Records for the task:
=-=-=-=-=
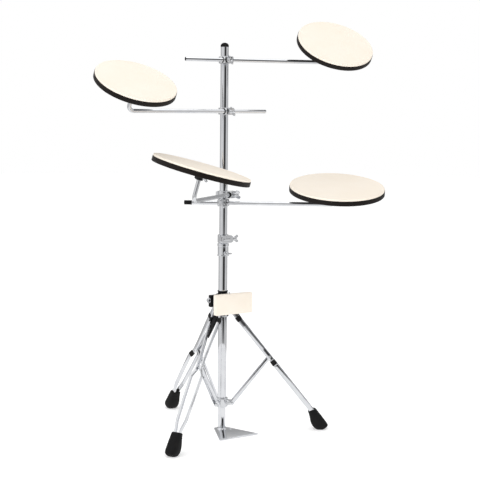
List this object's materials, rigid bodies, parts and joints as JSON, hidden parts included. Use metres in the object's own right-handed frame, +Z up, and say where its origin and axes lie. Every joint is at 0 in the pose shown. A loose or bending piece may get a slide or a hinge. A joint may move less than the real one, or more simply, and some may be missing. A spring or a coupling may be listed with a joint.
{
  "type": "drum practice pad set",
  "caption": "Drum practice set: round rubber-faced pads on bent rods and a rectangular kick pad, clamped to a telescoping mast on a folding tripod with a pedal plate.",
  "frame": {"origin": "floor level, on the mast axis: the centre of the foot plate under the post", "axes": "+Z up along the mast; -Y towards the player, the way the kick pad faces; +X to the player's right"},
  "size_m": [0.9613, 0.7468, 1.3487],
  "materials": {
    "chrome": "bright chrome plate",
    "steel": "plain steel back plate",
    "cream_rubber": "fine matt gum rubber",
    "black_wood": "black-stained plywood",
    "black_plastic": "moulded black",
    "black_metal": "black powder coat",
    "black_rubber": "matt black rubber"
  },
  "bodies": {
    "stand": {"lower_tube": "chrome", "foot_post": "chrome", "foot_plate": "chrome", "upper_collar": "chrome", "tube_sleeve": "chrome"},
    "mast": {"upper_tube": "chrome", "mast_cap": "black_rubber"},
    "sleeve_screw": {"tube_sleeve_wing": "chrome"},
    "memory_lock": {"memory_lock": "chrome"},
    "memory_lock_bolt": {"memory_lock_wing": "chrome"},
    "tom_high_collar": {"tom_high_bush": "black_plastic"},
    "tom_high_clamp": {"tom_high_clamp": "chrome"},
    "tom_high_rod_liner": {"tom_high_rod_bush": "black_plastic"},
    "tom_high_rod": {"tom_high_rod": "chrome"},
    "tom_high_pad": {"tom_high_bracket": "black_metal", "tom_high_board": "black_wood", "tom_high_rubber": "cream_rubber"},
    "tom_high_clamp_screw": {"tom_high_wing": "chrome"},
    "tom_high_pad_screw": {"tom_high_bracket_wing": "chrome"},
    "tom_mid_collar": {"tom_mid_bush": "black_plastic"},
    "tom_mid_clamp": {"tom_mid_clamp": "chrome"},
    "tom_mid_rod_liner": {"tom_mid_rod_bush": "black_plastic"},
    "tom_mid_rod": {"tom_mid_rod": "chrome"},
    "tom_mid_pad": {"tom_mid_bracket": "black_metal", "tom_mid_board": "black_wood", "tom_mid_rubber": "cream_rubber"},
    "tom_mid_clamp_screw": {"tom_mid_wing": "chrome"},
    "tom_mid_pad_screw": {"tom_mid_bracket_wing": "chrome"},
    "snare_collar": {"snare_bush": "black_plastic"},
    "snare_clamp": {"snare_clamp": "chrome"},
    "snare_rod_liner": {"snare_rod_bush": "black_plastic"},
    "snare_rod": {"snare_rod": "chrome"},
    "snare_pad": {"snare_bracket": "black_metal", "snare_board": "black_wood", "snare_rubber": "cream_rubber"},
    "snare_clamp_screw": {"snare_wing": "chrome"},
    "snare_pad_screw": {"snare_bracket_wing": "chrome"},
    "floor_collar": {"floor_bush": "black_plastic"},
    "floor_clamp": {"floor_clamp": "chrome"},
    "floor_rod_liner": {"floor_rod_bush": "black_plastic"},
    "floor_rod": {"floor_rod": "chrome"},
    "floor_pad": {"floor_bracket": "black_metal", "floor_board": "black_wood", "floor_rubber": "cream_rubber"},
    "floor_clamp_screw": {"floor_wing": "chrome"},
    "floor_pad_screw": {"floor_bracket_wing": "chrome"},
    "kick_liner": {"kick_liner": "black_plastic"},
    "kick_pad": {"kick_bracket": "black_plastic", "kick_plate": "steel", "kick_rubber": "cream_rubber"},
    "leg_right": {"leg_right": "chrome", "foot_right": "black_rubber"},
    "strut_right": {"strut_right": "chrome"},
    "leg_back": {"leg_back": "chrome", "foot_back": "black_rubber"},
    "strut_back": {"strut_back": "chrome"},
    "leg_left": {"leg_left": "chrome", "foot_left": "black_rubber"},
    "strut_left": {"strut_left": "chrome"},
    "lower_collar": {"lower_collar": "chrome"}
  },
  "joints": [
    {"name": "mast_height", "type": "slide", "parent": "stand", "child": "mast", "axis": [0, 0, 1], "range_m": [0, 0.15]},
    {"name": "memory_lock_height", "type": "slide", "parent": "mast", "child": "memory_lock", "axis": [0, 0, 1], "range_m": [0, 0.05]},
    {"name": "tom_high_height", "type": "slide", "parent": "mast", "child": "tom_high_collar", "axis": [0, 0, 1], "range_m": [-0.1, 0.03]},
    {"name": "tom_high_swivel", "type": "hinge", "parent": "tom_high_collar", "child": "tom_high_clamp", "pos_m": [0, 0, 1.2126], "axis": [0, 0, 1], "range_deg": [-50, 60]},
    {"name": "tom_high_tilt", "type": "hinge", "parent": "tom_high_clamp", "child": "tom_high_rod_liner", "pos_m": [-0.00393, -0.0257, 1.2126], "axis": [0.9885, -0.1513, 0], "range_deg": [-60, 50]},
    {"name": "tom_high_reach", "type": "slide", "parent": "tom_high_rod_liner", "child": "tom_high_rod", "axis": [0.9885, -0.1513, 0], "range_m": [-0.11, 0.09]},
    {"name": "tom_high_pad_turn", "type": "hinge", "parent": "tom_high_rod", "child": "tom_high_pad", "pos_m": [0.35489, -0.08061, 1.2126], "axis": [-0.1053, -0.5841, 0.8048], "range_deg": [-180, 180]},
    {"name": "tom_mid_height", "type": "slide", "parent": "mast", "child": "tom_mid_collar", "axis": [0, 0, 1], "range_m": [-0.08, 0.08]},
    {"name": "tom_mid_swivel", "type": "hinge", "parent": "tom_mid_collar", "child": "tom_mid_clamp", "pos_m": [0, 0, 1.0502], "axis": [0, 0, 1], "range_deg": [-60, 50]},
    {"name": "tom_mid_tilt", "type": "hinge", "parent": "tom_mid_clamp", "child": "tom_mid_rod_liner", "pos_m": [0.00073, -0.02599, 1.0502], "axis": [0.9996, 0.0279, 0], "range_deg": [-50, 50]},
    {"name": "tom_mid_reach", "type": "slide", "parent": "tom_mid_rod_liner", "child": "tom_mid_rod", "axis": [-0.9996, -0.0279, 0], "range_m": [-0.11, 0.09]},
    {"name": "tom_mid_pad_turn", "type": "hinge", "parent": "tom_mid_rod", "child": "tom_mid_pad", "pos_m": [-0.36173, -0.03611, 1.0502], "axis": [0.0311, -0.4886, 0.8719], "range_deg": [-180, 180]},
    {"name": "snare_height", "type": "slide", "parent": "mast", "child": "snare_collar", "axis": [0, 0, 1], "range_m": [0, 0.08]},
    {"name": "snare_swivel", "type": "hinge", "parent": "snare_collar", "child": "snare_clamp", "pos_m": [0, 0, 0.7826], "axis": [0, 0, 1], "range_deg": [-50, 25]},
    {"name": "snare_tilt", "type": "hinge", "parent": "snare_clamp", "child": "snare_rod_liner", "pos_m": [0.01525, -0.02106, 0.7826], "axis": [0.81, 0.5864, 0], "range_deg": [-40, 60]},
    {"name": "snare_reach", "type": "slide", "parent": "snare_rod_liner", "child": "snare_rod", "axis": [-0.81, -0.5864, 0], "range_m": [-0.09, 0.008]},
    {"name": "snare_pad_turn", "type": "hinge", "parent": "snare_rod", "child": "snare_pad", "pos_m": [-0.22266, -0.19328, 0.7826], "axis": [0.2135, -0.1493, 0.9655], "range_deg": [-180, 180]},
    {"name": "floor_height", "type": "slide", "parent": "mast", "child": "floor_collar", "axis": [0, 0, 1], "range_m": [-0.035, 0]},
    {"name": "floor_swivel", "type": "hinge", "parent": "floor_collar", "child": "floor_clamp", "pos_m": [0, 0, 0.7567], "axis": [0, 0, 1], "range_deg": [-20, 60]},
    {"name": "floor_tilt", "type": "hinge", "parent": "floor_clamp", "child": "floor_rod_liner", "pos_m": [-0.01502, -0.02122, 0.7567], "axis": [0.8161, -0.5779, 0], "range_deg": [-40, 60]},
    {"name": "floor_reach", "type": "slide", "parent": "floor_rod_liner", "child": "floor_rod", "axis": [0.8161, -0.5779, 0], "range_m": [-0.1, 0.08]},
    {"name": "floor_pad_turn", "type": "hinge", "parent": "floor_rod", "child": "floor_pad", "pos_m": [0.28172, -0.23133, 0.7567], "axis": [-0.0936, -0.1925, 0.9768], "range_deg": [-180, 180]},
    {"name": "kick_height", "type": "slide", "parent": "stand", "child": "kick_liner", "axis": [0, 0, 1], "range_m": [0, 0.11]},
    {"name": "kick_swivel", "type": "hinge", "parent": "kick_liner", "child": "kick_pad", "pos_m": [0, 0, 0.433], "axis": [0, 0, 1], "range_deg": [-180, 180]},
    {"name": "leg_right_fold", "type": "hinge", "parent": "stand", "child": "leg_right", "pos_m": [0.03002, -0.01596, 0.398], "axis": [0.4695, 0.8829, 0], "range_deg": [0, 23.5]},
    {"name": "strut_right_fold", "type": "hinge", "parent": "leg_right", "child": "strut_right", "pos_m": [0.1372, -0.07295, 0.24539], "axis": [0.4695, 0.8829, 0], "range_deg": [-47.1, 0]},
    {"name": "leg_back_fold", "type": "hinge", "parent": "stand", "child": "leg_back", "pos_m": [-0.00119, 0.03398, 0.398], "axis": [-0.9994, -0.0349, 0], "range_deg": [0, 23.5]},
    {"name": "strut_back_fold", "type": "hinge", "parent": "leg_back", "child": "strut_back", "pos_m": [-0.00542, 0.1553, 0.24539], "axis": [-0.9994, -0.0349, 0], "range_deg": [-47.1, 0]},
    {"name": "leg_left_fold", "type": "hinge", "parent": "stand", "child": "leg_left", "pos_m": [-0.02883, -0.01802, 0.398], "axis": [0.5299, -0.848, 0], "range_deg": [0, 23.5]},
    {"name": "strut_left_fold", "type": "hinge", "parent": "leg_left", "child": "strut_left", "pos_m": [-0.13178, -0.08234, 0.24539], "axis": [0.5299, -0.848, 0], "range_deg": [-47.1, 0]},
    {"name": "lower_collar_slide", "type": "slide", "parent": "stand", "child": "lower_collar", "axis": [0, 0, 1], "range_m": [-0.0717, 0]},
    {"name": "sleeve_screw_turn", "type": "hinge", "parent": "stand", "child": "sleeve_screw", "pos_m": [0, 0, 0.5916], "axis": [0, -1, 0], "range_deg": [-180, 180]},
    {"name": "memory_lock_bolt_turn", "type": "hinge", "parent": "memory_lock", "child": "memory_lock_bolt", "pos_m": [0, -0.02, 0.638], "axis": [1, 0, 0], "range_deg": [-180, 180]},
    {"name": "tom_high_clamp_screw_turn", "type": "hinge", "parent": "tom_high_clamp", "child": "tom_high_clamp_screw", "pos_m": [0, 0, 1.2126], "axis": [-0.1513, -0.9885, 0], "range_deg": [-180, 180]},
    {"name": "tom_high_pad_screw_turn", "type": "hinge", "parent": "tom_high_pad", "child": "tom_high_pad_screw", "pos_m": [0.35039, -0.10561, 1.24704], "axis": [-0.987, 0.1605, -0.0126], "range_deg": [-180, 180]},
    {"name": "tom_mid_clamp_screw_turn", "type": "hinge", "parent": "tom_mid_clamp", "child": "tom_mid_clamp_screw", "pos_m": [0, 0, 1.0502], "axis": [0.0279, -0.9996, 0], "range_deg": [-180, 180]},
    {"name": "tom_mid_pad_screw_turn", "type": "hinge", "parent": "tom_mid_pad", "child": "tom_mid_pad_screw", "pos_m": [-0.35948, -0.07149, 1.11333], "axis": [-0.0244, 0.8717, 0.4894], "range_deg": [-180, 180]},
    {"name": "snare_clamp_screw_turn", "type": "hinge", "parent": "snare_clamp", "child": "snare_clamp_screw", "pos_m": [0, 0, 0.7826], "axis": [0.5864, -0.81, 0], "range_deg": [-180, 180]},
    {"name": "snare_pad_screw_turn", "type": "hinge", "parent": "snare_pad", "child": "snare_pad_screw", "pos_m": [-0.20667, -0.20446, 0.85491], "axis": [0.5682, -0.7849, -0.247], "range_deg": [-180, 180]},
    {"name": "floor_clamp_screw_turn", "type": "hinge", "parent": "floor_clamp", "child": "floor_clamp_screw", "pos_m": [0, 0, 0.7567], "axis": [-0.5779, -0.8161, 0], "range_deg": [-180, 180]},
    {"name": "floor_pad_screw_turn", "type": "hinge", "parent": "floor_pad", "child": "floor_pad_screw", "pos_m": [0.27904, -0.23685, 0.78473], "axis": [0.5648, 0.7977, 0.2113], "range_deg": [-180, 180]}
  ],
  "couplings": [
    {"joint": "strut_right_fold", "follows": "leg_right_fold", "ratio": -2},
    {"joint": "leg_back_fold", "follows": "leg_right_fold", "ratio": 1},
    {"joint": "strut_back_fold", "follows": "leg_right_fold", "ratio": -2},
    {"joint": "leg_left_fold", "follows": "leg_right_fold", "ratio": 1},
    {"joint": "strut_left_fold", "follows": "leg_right_fold", "ratio": -2},
    {"joint": "lower_collar_slide", "follows": "leg_right_fold", "m_per_rad": -0.17431}
  ]
}
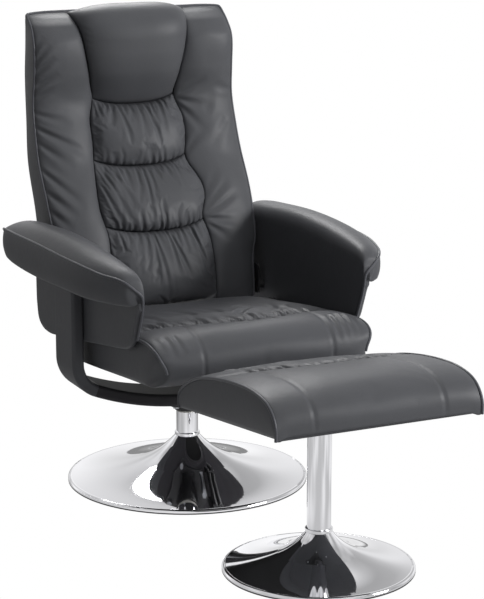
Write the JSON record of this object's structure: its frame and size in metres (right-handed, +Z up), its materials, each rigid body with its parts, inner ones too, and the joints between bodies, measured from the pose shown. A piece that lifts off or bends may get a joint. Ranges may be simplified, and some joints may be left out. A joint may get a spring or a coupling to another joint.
{
  "type": "swivel recliner with footstool",
  "caption": "Leather swivel recliner on a round chromed pedestal with a matching free-standing footstool.",
  "frame": {"origin": "on the floor, at the axis of the chair's column", "axes": "+Z up; the chair faces -Y, towards its footstool; +X is the left-hand side of the sitter"},
  "size_m": [0.7346, 1.3464, 1.0533],
  "materials": {
    "chromed_steel": "polished",
    "zinc_plated_steel": "satin",
    "black_steel": "satin",
    "charcoal_leather": "satin",
    "stained_wood": "satin",
    "frame_wood": "matte",
    "black_plastic": "satin",
    "bearing_plastic": "satin",
    "cast_iron": "matte",
    "webbing": "matte",
    "dust_cover_cloth": "matte"
  },
  "bodies": {
    "base": {"chair_base_disc": "chromed_steel", "chair_column": "chromed_steel", "chair_collar": "chromed_steel", "chair_floor_pad": "black_plastic", "chair_ballast": "cast_iron", "chair_column_plug": "zinc_plated_steel", "chair_base_bolt": "zinc_plated_steel", "upper_swivel_bush": "bearing_plastic", "lower_swivel_bush": "bearing_plastic", "thrust_washer": "bearing_plastic"},
    "turntable": {"swivel_spindle": "zinc_plated_steel", "spindle_clip": "zinc_plated_steel", "swivel_plate": "black_steel", "swivel_plate_bolts": "zinc_plated_steel", "crossbeam": "stained_wood", "left_post": "stained_wood", "right_post": "stained_wood", "carrier_dowels": "frame_wood", "knob_nut": "zinc_plated_steel", "left_arm_pad": "charcoal_leather", "right_arm_pad": "charcoal_leather", "left_arm_panel": "charcoal_leather", "right_arm_panel": "charcoal_leather", "arm_bolts": "zinc_plated_steel", "seat_pivot_pins": "zinc_plated_steel", "back_hinge_pins": "zinc_plated_steel", "back_hinge_spacers": "zinc_plated_steel"},
    "seat": {"left_seat_rail": "frame_wood", "right_seat_rail": "frame_wood", "front_seat_rail": "frame_wood", "rear_seat_rail": "frame_wood", "seat_webbing": "webbing", "seat_dust_cover": "dust_cover_cloth", "seat_cushion": "charcoal_leather", "seat_brackets": "zinc_plated_steel", "seat_bracket_screws": "zinc_plated_steel"},
    "back": {"back_board": "frame_wood", "back_rear_pad": "charcoal_leather", "left_bolster": "charcoal_leather", "right_bolster": "charcoal_leather", "head_pillow": "charcoal_leather", "upper_back_cushion": "charcoal_leather", "middle_back_cushion": "charcoal_leather", "lower_back_cushion": "charcoal_leather", "back_brackets": "zinc_plated_steel", "back_bracket_screws": "zinc_plated_steel"},
    "knob": {"lock_knob": "black_plastic"},
    "stool": {"stool_base_disc": "chromed_steel", "stool_column": "chromed_steel", "stool_collar": "chromed_steel", "stool_floor_pad": "black_plastic", "stool_ballast": "cast_iron", "stool_column_plug": "zinc_plated_steel", "stool_base_bolt": "zinc_plated_steel", "stool_board": "frame_wood", "stool_cushion": "charcoal_leather", "stool_plate": "black_steel", "stool_plate_screws": "zinc_plated_steel"}
  },
  "joints": [
    {"name": "chair_swivel", "type": "hinge", "parent": "base", "child": "turntable", "pos_m": [0, 0, 0.17], "axis": [0, 0, 1], "continuous": true},
    {"name": "back_recline", "type": "hinge", "parent": "turntable", "child": "back", "pos_m": [0, 0.135, 0.405], "axis": [-1, 0, 0], "range_deg": [0, 28]},
    {"name": "seat_tilt", "type": "hinge", "parent": "turntable", "child": "seat", "pos_m": [0, 0.06, 0.372], "axis": [-1, 0, 0], "range_deg": [0, 5.6]},
    {"name": "knob_turn", "type": "hinge", "parent": "turntable", "child": "knob", "pos_m": [0.064, -0.034, 0.156], "axis": [0, 0, 1], "range_deg": [0, 180]},
    {"name": "stool_slide", "type": "slide", "parent": "base", "child": "stool", "axis": [0, -1, 0], "range_m": [0, 0.4]}
  ],
  "couplings": [
    {"joint": "seat_tilt", "follows": "back_recline", "ratio": 0.2}
  ]
}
=-=-=-=-=
Your goal:
Each line with the string "JSON" in it needs to be found and copied.

Worked solution:
List this object's materials, rigid bodies, parts and joints as JSON, hidden parts included. Use metres in the object's own right-handed frame, +Z up, and say where its origin and axes lie. Every joint is at 0 in the pose shown. A loose or bending piece may get a slide or a hinge. A joint may move less than the real one, or more simply, and some may be missing. A spring or a coupling may be listed with a joint.
Write the JSON record of this object's structure: its frame and size in metres (right-handed, +Z up), its materials, each rigid body with its parts, inner ones too, and the joints between bodies, measured from the pose shown. A piece that lifts off or bends may get a joint. Ranges may be simplified, and some joints may be left out. A joint may get a spring or a coupling to another joint.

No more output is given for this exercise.